The final products of the CTA will be the task process map and a Cognitive Demands Table. The Cognitive Demands Table will identify all difficult cognitive tasks, why it was difficult, any common errors related to that cognitive task, and the cues and strategies the BDOs utilize to successfully complete a task. It will also include a chart comparing the identified differences in cognitive tasks between the BD and Optimized indicator protocol screening methods, allowing one to infer the relative shift in cognitive load demands.

4 Discussion

Whether using existing BD or Optimized indicator protocol, these screening methods are cognitively demanding. Conducting the job analysis and CTA using the described methods will ensure that all of the observable and unobservable tasks are not only identified but also related to one another and qualified with important information.
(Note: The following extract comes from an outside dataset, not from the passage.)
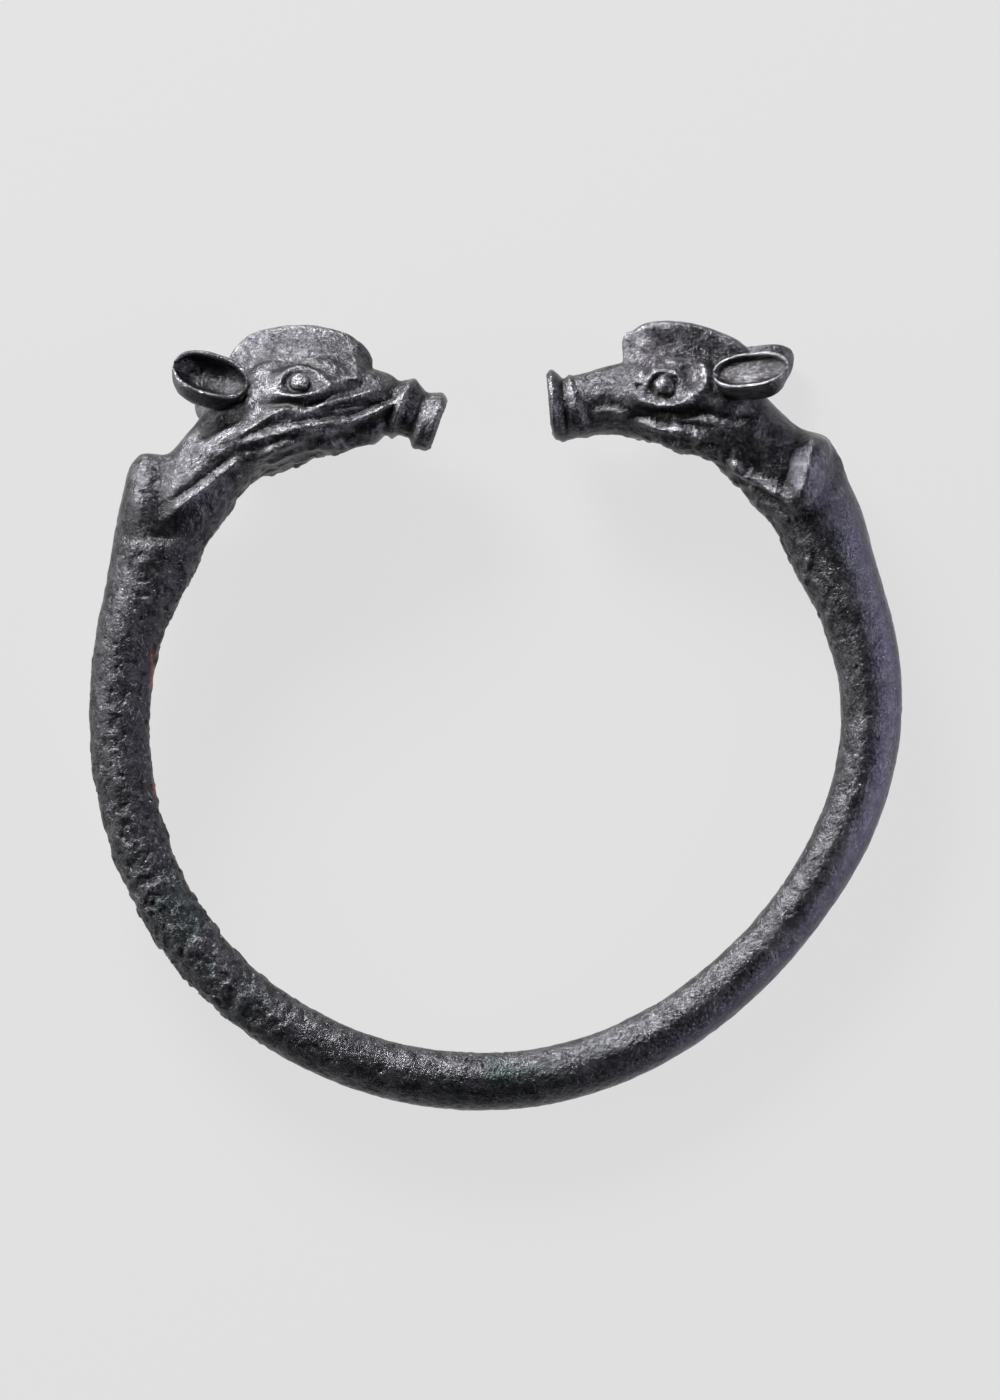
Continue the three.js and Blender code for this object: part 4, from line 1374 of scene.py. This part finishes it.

The outputs of this important work will ensure that the TSA leadership has all of the information they need to assess and compare the SPOT and Optimized screening methods. This research could also provide valuable information to help the newly created Optimized training evolve over time to most effectively train BDOs to make the best decisions at the decisions points, and increase training time for the most difficult job tasks. Future empirical research could build on this BDO CTA by measuring BDO cognitive load in the field, in real time, while officers perform the most cognitively demanding tasks. The job analysis and CTA could also be used to create better tests and measures for selecting future BDO candidates in order to maximize the human capital and minimize BDO attrition – lowering program-wide BDO training costs.